Письменным приказом Шмит был наряжен на поездку в город. Шмит удивлен был немало. Оно, положим, что дело идет о приемке новых прицельных станков, но все же на такие дела, бывало, мелкота наряжалась, подпоручики. А тут вдруг его – капитана Шмита. Ну, ладно…
Уехал. Андрей Иваныч и Маруся были на пристани. Проводили Шмита, вдвоем шли домой. Под ногами на лывах холодным хрустом хрупал ледок. Земля – мерзлая, тусклая, голая – лежала неубранным покойником.
– А у нас там теперь – мягко, снег, сугробы, – сказала Маруся.
Еще глубже ушла подбородком в мягкий мех, еще больше стала пугливой, пушистой, милой зверушкой.
Вправо чернеют вихрястые от леса увалы, под ними туманная долина. И в тумане шевелятся, стали у самой дороги, как нищие, семь хромых деревянных крестов.
– «Семь крестов» – вы знаете? – кивнула туда Маруся.
Андрей Иваныч помотал головою: нет. Языком шевельнуть боялся, а то снимется и улетит вот это, что сейчас бьется в нем и что страшно назвать.
– Семь офицеров молоденьких – сами себя… И не очень чтоб давно, лет так восемь или девять. Все – в один год, как от заразы. На кладбище-то их ведь нельзя было…
«…Семь. Что ж они – отдельно или сразу все? Да, собрание, у попа была собака… Фу, какая чепуха! Зараза. Может быть – любовь?»
Вот по. такой дорожке промчался Андрей Иваныч и вслух сказал:
– Что же, ведь любовь – она и есть болезнь. Душевнобольные… Я не знаю, отчего никто не попробовал лечить это гипнозом?
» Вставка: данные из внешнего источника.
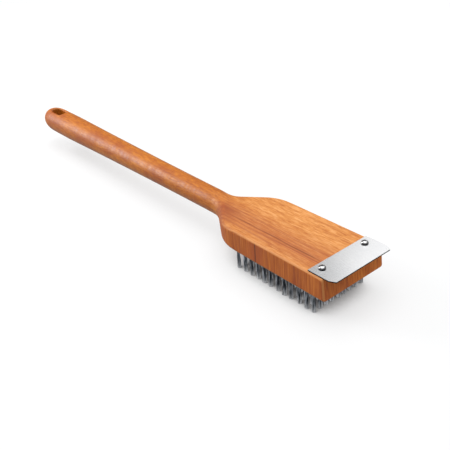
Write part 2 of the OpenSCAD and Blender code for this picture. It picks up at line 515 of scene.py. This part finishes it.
def body_sections():
    """Rings from the butt to the front face. The neck eases from round to flat."""
    butt_steps, easing_steps = 18, 7
    station = 2.5 * MM
    thin_start, thin_len = NECK_X - 10 * MM, 30 * MM
    flat_start, flat_len = NECK_X - 7 * MM, 29 * MM
    corner_start, corner_len = NECK_X - 4 * MM, 72 * MM
    spare_corner = 0.3 * MM
    sections = []
    for i in range(1, butt_steps + 1):
        x = BUTT_X + BUTT_LEN * (1 - math.cos(math.pi / 2 * i / butt_steps))
        r = handle_radius(x)
        sections.append(section(x, r, r, r, 0, AXIS_Z - MID_Z))

    start = BUTT_X + BUTT_LEN
    end = FRONT_X - 3 * EDGE_R
    count = round((end - start) / station)
    for i in range(1, count + 1):
        x = mix(start, end, i / count)
        half_w = half_width(x)
        thin = smooth((x - thin_start) / thin_len)
        half_t = mix(handle_radius(min(x, NECK_X)), HEAD_T / 2, thin)
        corner = mix(half_t, EDGE_R, smooth((x - corner_start) / corner_len))
        flat = smooth((x - flat_start) / flat_len)
        lift = mix(AXIS_Z - MID_Z, 0, thin)
        sections.append(section(x, half_w, half_t, min(corner, half_w), flat, lift))

    for i in range(easing_steps + 1):
        turn = math.pi / 2 * i / easing_steps
        inset = EDGE_R * (1 - math.cos(turn))
        x = FRONT_X - EDGE_R * (1 - math.sin(turn))
        sections.append(section(x, HALF_W - inset, HEAD_T / 2 - inset,
                                EDGE_R - inset + spare_corner, 1, 0, FRONT_RAKE))
    return sections


def body_mesh():
    sections = body_sections()
    size = len(sections[0])
    points = [point for ring in sections for point in ring]
    tip = len(points)
    points.append(Vector((BUTT_X, 0, MID_Z)))
    faces = ring_faces(len(sections), size)
    faces += [(tip, (i + 1) % size, i) for i in range(size)]
    faces.append(last_face(len(sections), size))
    mesh = mesh_from("wood_body", points, faces)
    edit = bmesh.new()
    edit.from_mesh(mesh)
    bmesh.ops.recalc_face_normals(edit, faces=edit.faces)
    edit.to_mesh(mesh)
    edit.free()
    return mesh


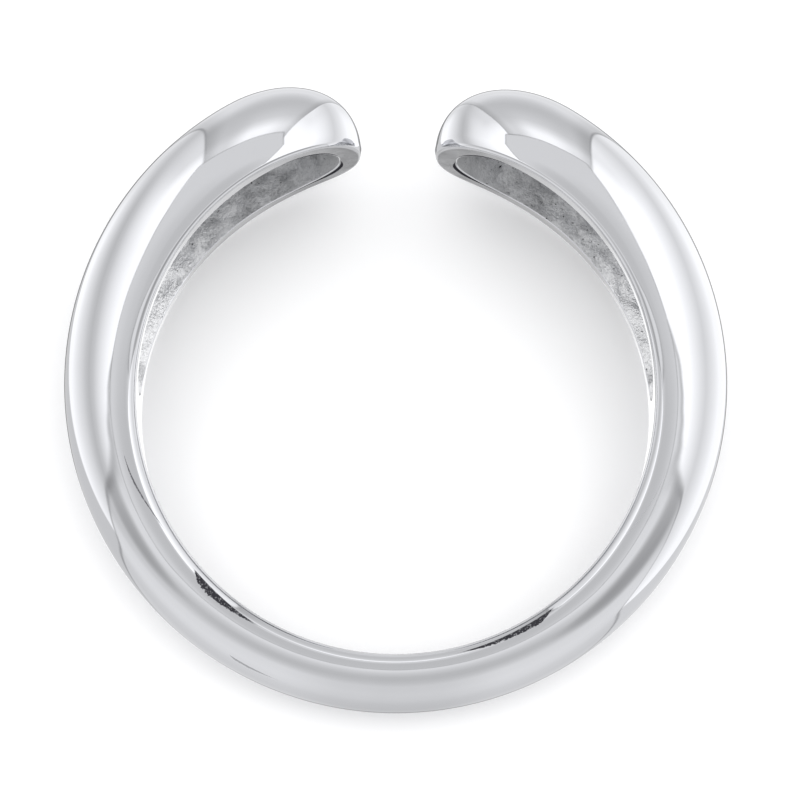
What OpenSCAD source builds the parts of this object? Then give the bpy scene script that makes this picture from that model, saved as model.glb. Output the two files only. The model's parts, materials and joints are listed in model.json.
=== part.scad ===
/* [Finger hole] */
// inside diameter of the ring
finger_d = 17.3; // [15:0.1:22]
// open gap between the two ends, measured at the finger wall
gap_w = 2.4; // [1.6:0.1:6]

/* [Back of the band] */
// width of the band along the finger, opposite the gap
back_w = 2.6; // [2.2:0.1:4]
// thickness from finger wall to crown, opposite the gap
back_t = 1.85; // [1.4:0.05:2.6]
// fullness of the dome there, 2 for half an ellipse and more for a squarer section
back_full = 2; // [2:0.1:3]

/* [Ends] */
// width that the band would have at the gap, unrounded
end_w = 6.1; // [5.8:0.1:7]
// thickness from finger wall to crown that the band would have at the gap, unrounded
end_t = 3.1; // [2.6:0.05:4]
// fullness of the dome there
end_full = 3.1; // [2:0.1:3.6]
// length of the rounding of each end seen from outside, along the finger wall
end_round_w = 8.7; // [6:0.1:9.5]
// fullness of that rounding, 2 for an ellipse and more for a squarer end
round_full_w = 3.3; // [2.6:0.1:4]
// length of the rounding of each end seen along the finger
end_round_t = 3.4; // [2.4:0.1:4.4]
// fullness of that rounding
round_full_t = 2.2; // [1.8:0.1:3]

/* [Taper from the ends to the back] */
// angle from the gap where the width and the fullness are half way down
width_mid = 80; // [70:1:90]
// how gradually they fall, as an angle
width_spread = 17; // [10:1:20]
// angle from the gap where the thickness is half way down
thick_mid = 96; // [76:1:110]
// how gradually the thickness falls, as an angle
thick_spread = 27; // [14:1:34]

/* [Hollows behind the ends] */
// solid metal between an end and its hollow, along the finger wall
tip_rim = 0.75; // [0.7:0.05:1.4]
// width of a hollow near the end
hollow_w = 4.2; // [3:0.1:4.3]
// width of a hollow where it runs out
hollow_w_far = 2.6; // [1.8:0.1:2.8]
// depth of a hollow near the end
hollow_d = 1.5; // [0.8:0.05:1.6]
// depth of a hollow where it runs out
hollow_d_far = 0.6; // [0.4:0.05:0.8]
// angle from the gap where a hollow runs out
hollow_to = 89; // [79:2:91]

/* [Edges] */
// softened edge between the finger wall and the dome, at the ends
end_edge = 0.2; // [0.1:0.01:0.26]
// softened edge between the finger wall and the dome, at the back
back_edge = 0.34; // [0.1:0.01:0.4]

/* [Drawing] */
// piece to draw

/* [Hidden] */

finger_r = finger_d / 2;
tip_a = asin(gap_w / 2 / finger_r);
// degrees of arc on the finger wall for each mm along it
deg_per_mm = 180 / PI / finger_r;
round_w_a = tip_a + end_round_w * deg_per_mm;
round_t_a = tip_a + end_round_t * deg_per_mm;
round_a = max(round_w_a, round_t_a);

// each hollow is cut straight in, along the direction half way between its ends
hollow_from = tip_a + tip_rim * deg_per_mm;
cut_a = (hollow_from + hollow_to) / 2;
cut_half = finger_r * sin((hollow_to - hollow_from) / 2);
// share of the way from its middle to its far end over which the mouth keeps its width
full_share = 0.3;
// its floor is part of a round wall off the centre of the ring, deepest at this angle
deep_a = 30;
floor_shift = (hollow_d - hollow_d_far) / (1 - cos(hollow_to - deep_a));
floor_r = finger_r + hollow_d - floor_shift;

// the ends draw in to a point this far outside the finger wall
tip_lift = 0.25;
// how far the unfinished band reaches into the finger hole before it is bored
bore_stock = 0.9;
// least scale of a section, so that the last one keeps some area
least = 0.06;

dome_steps = 26;
cap_steps = 18;
side_step = 4.2;

silver = [0.86, 0.86, 0.87];

// smooth step down at one angle and, past the back of the ring, up again on the other side
function step_down(a, mid, spread) =
    1 / (1 + exp((a - mid) / spread)) + 1 / (1 + exp((360 - a - mid) / spread));

// the same scaled to be 1 at the gap and 0 at the back
function fall(a, mid, spread) =
    let (gap = step_down(0, mid, spread), back = step_down(180, mid, spread))
    (step_down(a, mid, spread) - back) / (gap - back);

// rounded end from 0 at one angle to 1 at another
function rounding(a, from, to, fullness) =
    let (u = min(1, max(0, (to - a) / (to - from))))
    max(least, pow(1 - pow(u, fullness), 1 / fullness));
function narrowed(a) = rounding(a, tip_a, round_w_a, round_full_w);
function thinned(a) = rounding(a, tip_a, round_t_a, round_full_t);

// sine or cosine bent so that an ellipse becomes a fuller curve
function bent(v, fullness) = sign(v) * pow(abs(v), 2 / fullness);

function band_w(a) = back_w + (end_w - back_w) * fall(a, width_mid, width_spread);
function band_t(a) = back_t + (end_t - back_t) * fall(a, thick_mid, thick_spread);
function band_full(a) = back_full + (end_full - back_full) * fall(a, width_mid, width_spread);
function band_edge(a) = back_edge + (end_edge - back_edge) * fall(a, width_mid, width_spread);

// a point of a section at radius r and height z, at angle a from the gap
function at(r, z, a) = [r * sin(a), r * cos(a), z];

// outline of the unfinished band at angle a from the gap, as radius and height
function band_section(a) =
    let (
        w = band_w(a) / 2,
        t = band_t(a),
        edge = band_edge(a),
        full = band_full(a),
        // the edge slopes at 45 degrees and runs on past the finger wall
        past = edge / 2,
        in_z = w - edge - past
    )
    concat(
        [for (i = [0:dome_steps])
            let (s = -90 + 180 * i / dome_steps)
            [finger_r + edge + (t - edge) * bent(cos(s), full), w * bent(sin(s), full)]],
        [[finger_r - past, in_z], [finger_r - bore_stock, in_z],
         [finger_r - bore_stock, -in_z], [finger_r - past, -in_z]]
    );

// the same outline drawn in towards the tip, with the ends rounded both ways
function drawn_in(a) =
    let (kw = narrowed(a), kt = thinned(a), tip_r = finger_r + tip_lift)
    [for (p = band_section(a)) [tip_r + (p[0] - tip_r) * kt, p[1] * kw]];

// angles of the sections on one side, close together at the tip
cap_angles = [for (i = [0:cap_steps])
    tip_a + (round_a - tip_a) * (1 - cos(90 * i / cap_steps))];
side_count = ceil((180 - round_a) / side_step);
side_angles = concat(cap_angles,
    [for (i = [1:side_count]) round_a + (180 - round_a) * i / side_count]);
side_last = len(side_angles) - 1;
ring_angles = concat(side_angles,
    [for (i = [1:side_last]) 360 - side_angles[side_last - i]]);

function band_rings() = [for (a = ring_angles)
    let (near = a > 180 ? 360 - a : a)
    [for (p = drawn_in(near)) at(p[0], p[1], a)]];

// closed skin through a list of outlines with the same number of points
module skin(rings) {
    n = len(rings[0]);
    last = len(rings) - 1;
    points = [for (ring = rings) for (p = ring) p];
    sides = [for (i = [0:last - 1]) for (j = [0:n - 1])
        let (k = (j + 1) % n, a = i * n, b = a + n)
        each [[a + j, b + j, b + k], [a + j, b + k, a + k]]];
    first_cap = [for (j = [0:n - 1]) j];
    last_cap = [for (j = [n - 1:-1:0]) last * n + j];
    polyhedron(points = points, faces = concat(sides, [first_cap, last_cap]));
}

// lying on its side the band rests on both wide ends and on its back,
// which tips it by the steepest line from the back to a point of an end
rest_tilt = max([for (a = side_angles)
    let (low = band_w(a) / 2 * narrowed(a) - back_w / 2,
         far = (finger_r + back_edge) * (1 + cos(a)))
    far > finger_r ? atan(low / far) : 0]);

function tipped(p) = [
    p[0],
    p[1] * cos(rest_tilt) - p[2] * sin(rest_tilt),
    p[1] * sin(rest_tilt) + p[2] * cos(rest_tilt)
];
resting = [for (ring = band_rings()) for (p = ring) tipped(p)];
low_z = min([for (p = resting) p[2]]);
mid_y = (min([for (p = resting) p[1]]) + max([for (p = resting) p[1]])) / 2;

// mouth of a hollow seen along its cut, with the end of the ring to the left
module hollow_outline() {
    near = hollow_w / 2;
    far = hollow_w_far / 2;
    near_x = near - cut_half;
    far_x = cut_half - far;
    // the mouth keeps its width up to here
    full_x = cut_half * full_share;
    translate([near_x, 0]) circle(r = near, $fn = 64);
    polygon([[near_x, near], [full_x, near], [far_x, far],
             [far_x, -far], [full_x, -near], [near_x, -near]]);
    translate([far_x, 0]) circle(r = far, $fn = 64);
}

module hollow() {
    intersection() {
        rotate([0, 0, -cut_a])
            rotate([-90, 0, 0])
                linear_extrude(height = 2 * finger_r)
                    hollow_outline();
        translate([floor_shift * sin(deep_a), floor_shift * cos(deep_a), 0])
            cylinder(r = floor_r, h = 2 * end_w, center = true, $fn = 180);
    }
}

// finger hole with the two hollows that open off it, its round wall starting and ending in the gap
module finger_space() {
    rotate([0, 0, 90])
        cylinder(r = finger_r, h = 2 * end_w, center = true, $fn = 180);
    for (side = [0, 1])
        mirror([side, 0, 0]) hollow();
}

module band() {
    color(silver)
    translate([0, -mid_y, -low_z])
    rotate([rest_tilt, 0, 0])
    difference() {
        skin(band_rings());
        finger_space();
    }
}

band();
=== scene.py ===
"""Looks for an adjustable open ring: a polished silver band with hollows left as cast, on a pale floor."""

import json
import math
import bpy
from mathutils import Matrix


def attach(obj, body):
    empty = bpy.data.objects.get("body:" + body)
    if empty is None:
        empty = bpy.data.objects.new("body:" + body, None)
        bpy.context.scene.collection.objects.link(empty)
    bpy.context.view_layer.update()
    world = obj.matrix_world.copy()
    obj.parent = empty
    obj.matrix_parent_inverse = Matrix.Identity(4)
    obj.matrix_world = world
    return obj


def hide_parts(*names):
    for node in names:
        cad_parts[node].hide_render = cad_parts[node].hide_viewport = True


bl_info = {
    "name": "Open Ring",
    "version": (1, 0, 0),
    "blender": (4, 5, 0),
    "location": "View3D > Sidebar > Open Ring",
    "description": "Builds a polished open ring with hollows behind its ends, and a stage to show it on",
    "category": "Object",
}

from typing import NamedTuple

import bmesh
import bpy
from bpy.props import FloatProperty, FloatVectorProperty, PointerProperty
from mathutils import Matrix, Vector, noise

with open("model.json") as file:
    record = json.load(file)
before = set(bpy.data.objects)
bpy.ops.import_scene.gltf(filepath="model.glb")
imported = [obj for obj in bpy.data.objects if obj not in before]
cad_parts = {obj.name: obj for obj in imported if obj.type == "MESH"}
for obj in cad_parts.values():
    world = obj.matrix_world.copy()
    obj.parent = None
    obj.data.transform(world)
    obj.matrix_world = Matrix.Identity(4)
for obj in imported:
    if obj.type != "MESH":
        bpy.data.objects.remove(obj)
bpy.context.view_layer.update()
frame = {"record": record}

MM = 0.001
BACK = math.pi
finger_hole = next(m for m in frame["record"]["mounts"] if m["name"] == "finger_hole")
HOLE_CENTRE = Vector(finger_hole["pos_m"])
HOLE_AXIS = Vector(finger_hole["axis"]).normalized()
HOLE_R = finger_hole["dims"]["r_mm"] * MM
# the finger axis leans towards the back of the ring by this angle, because the ends are wider
LEAN = math.atan2(-HOLE_AXIS.y, HOLE_AXIS.z)


def length(name, description, default_mm):
    """A size in metres, given in millimetres."""
    return FloatProperty(
        name=name,
        description=description,
        default=default_mm * MM,
        min=0,
        precision=5,
        subtype="DISTANCE",
        unit="LENGTH",
    )


def angle(name, description, default_degrees):
    """An angle in radians, given in degrees."""
    default = math.radians(default_degrees)
    return FloatProperty(name=name, description=description, default=default, subtype="ANGLE")


def share(name, description, default, highest=1.0):
    """A plain number from 0 up."""
    return FloatProperty(name=name, description=description, default=default, min=0, max=highest)


def fullness(name, shape, default):
    """How full a rounded shape is."""
    return share(name, f"Fullness of {shape}: 2 for an ellipse, and more for a squarer one", default, 5)


def colour(name, description, default):
    """A linear colour."""
    return FloatVectorProperty(
        name=name, description=description, default=default, size=3, min=0, max=1, subtype="COLOR"
    )


class RingSizes(bpy.types.PropertyGroup):
    """Sizes of the band, the same as the solid's but with crisper edges and rounder tips at the ends."""

    gap_w: length("Gap", "Opening between the two ends, at the finger wall", 2.4)
    back_w: length("Back Width", "Width of the band opposite the gap", 2.6)
    back_t: length("Back Thickness", "Thickness of the band opposite the gap", 1.85)
    back_full: fullness("Back Fullness", "the dome opposite the gap", 2)
    end_w: length("End Width", "Width that the band would have at the gap if it weren't rounded", 6.1)
    end_t: length("End Thickness", "Thickness that it would have there", 3.1)
    end_full: fullness("End Fullness", "the dome at the gap", 3.1)
    end_round_w: length("End Rounding Across", "Length of the rounding of an end seen from outside", 8.7)
    round_full_w: fullness("Rounding Fullness Across", "that rounding", 3.3)
    end_round_t: length("End Rounding Through", "Length of the rounding of an end seen along the finger", 3.4)
    round_full_t: fullness("Rounding Fullness Through", "that rounding", 2.2)
    nose: length("Nose", "Length over which the very tip is rounder than both", 1.4)
    tip_lift: length("Tip Lift", "Height of the very tip above the finger wall", 0.25)
    width_mid: angle("Width Middle", "Angle from the gap where the width is half way down", 80)
    width_spread: angle("Width Spread", "How gradually the width falls", 17)
    thick_mid: angle("Thickness Middle", "Angle from the gap where the thickness is half way down", 96)
    thick_spread: angle("Thickness Spread", "How gradually the thickness falls", 27)
    end_edge: length("End Edge", "Softened edge of the finger wall at the ends", 0.13)
    back_edge: length("Back Edge", "Softened edge of the finger wall at the back", 0.34)


class HollowSizes(bpy.types.PropertyGroup):
    """Sizes of the hollow behind each end."""

    tip_rim: length("Tip Rim", "Solid metal between an end and its hollow", 0.75)
    near_w: length("Near Width", "Width of the mouth near the end of the ring", 4.2)
    far_w: length("Far Width", "Width of the mouth where the hollow runs out", 2.6)
    near_d: length("Near Depth", "Depth near the end of the ring", 1.5)
    far_d: length("Far Depth", "Depth where the hollow runs out", 0.6)
    deep_at: angle("Deepest At", "Angle from the gap where the hollow is deepest", 30)
    runs_out: angle("Runs Out At", "Angle from the gap where the hollow ends", 89)
    blunt: fullness("Bluntness", "the ends of the mouth", 2.2)
    lip: length("Lip", "Polished rounding of the mouth", 0.035)
    draft: length("Draft", "How far the walls lean in on their way to the floor", 0.12)
    corner: length("Corner", "Rounding between wall and floor", 0.38)
    lumps: length("Lumps", "Height of the unevenness of the cast surface", 0.045)
    lump_size: length("Lump Size", "Breadth of that unevenness", 0.55)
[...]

Наверное, можно бы.
Андрей Иваныч искал ёе глаза, чтобы увидеть, слышит ли она, что он говорит, хочет сказать. Но глаза были спрятаны.
– Да, может быть, – ответила Маруся себе. – Болезнь… Как лунатики, как каталептики. Терпеть всякую боль, муку, распяться для… для… О, все хорошо, все сладко!
Теперь Андрей Иваныч видел глаза. Они очень блестели, лучились. Но для кого, о ком?
«…Скажу, сегодня скажу ей все». Андрей Иваныч задрожал тоненькой, очень острой, дрожью и услышал ее как струну, где-нибудь в самом конце клавиатуры направо, – все звенела и звенела.
Прежде чем войти в поселок, они остановились и последний раз оглянулись на небо. В разодранных облаках полыхала заря: всплеснулось что-то тревожно-красное снизу и застыло, нависло, нагнулось, растет…
Милая бревенчатая столовая Шмитов. Знакомый запах – не то зябрея, не то зверобоя. Но раньше все здесь было простое, полевое, спокойное, а теперь двигалось, каждую секунду менялось, что-то все время потрескивало. И никогда прежде не видел Андрей Иваныч этого красного, дрожащего языка лампы.
Маруся была слишком весела. Рассказывала:
– Шмит еще кадетиком был, в белом парусиновом… Он и тогда был жестокий, упрямый. Мне так хотелось, чтобы поцеловал, а он… А я на качелях качалась, было жарко. Ну, думаю, погоди же! Взяла да с качелей об земь – бряк…
В дверь постучали. Вкатился самоварно-сияющий генеральский Ларька, где-то за ним статуем стоял в полутьме Непротошнов, Маруся весело кивнула Ларьке, разорвала поданный им конверт, положила на стол: надо сперва досказать.
– …об земь брякнулась – и кричу: ой, ушиблась! Тут уж, конечно, шмитово сердце не вытерпело: где, говорит, где? Показала плечо: тут, вот. Ну, конечно, он… А я и на губы: и тут, говорю, тоже ушибла. Ну, он и губы… Вот ведь мы хитрющие какие, женщины, – если захотим!
Засмеялась, зарозовелась, была той самой девочкой на качелях. «Сейчас, сейчас скажу ей все…» – гладел на нее Андрей Иваныч.
Она вынула письмо, читала. Медленно опускались качели вниз, все вниз. Но еще держалась улыбка на лице, как озябшая осенняя пичужка на безлистном дереве: уже мороз, уж улетать пора, а она все сидит и пиликает – как будто и то же самое, что летом, но выходит совсем другое.
– Вот… я и не понимаю, не могу… Вот… вы… – и задохнулась.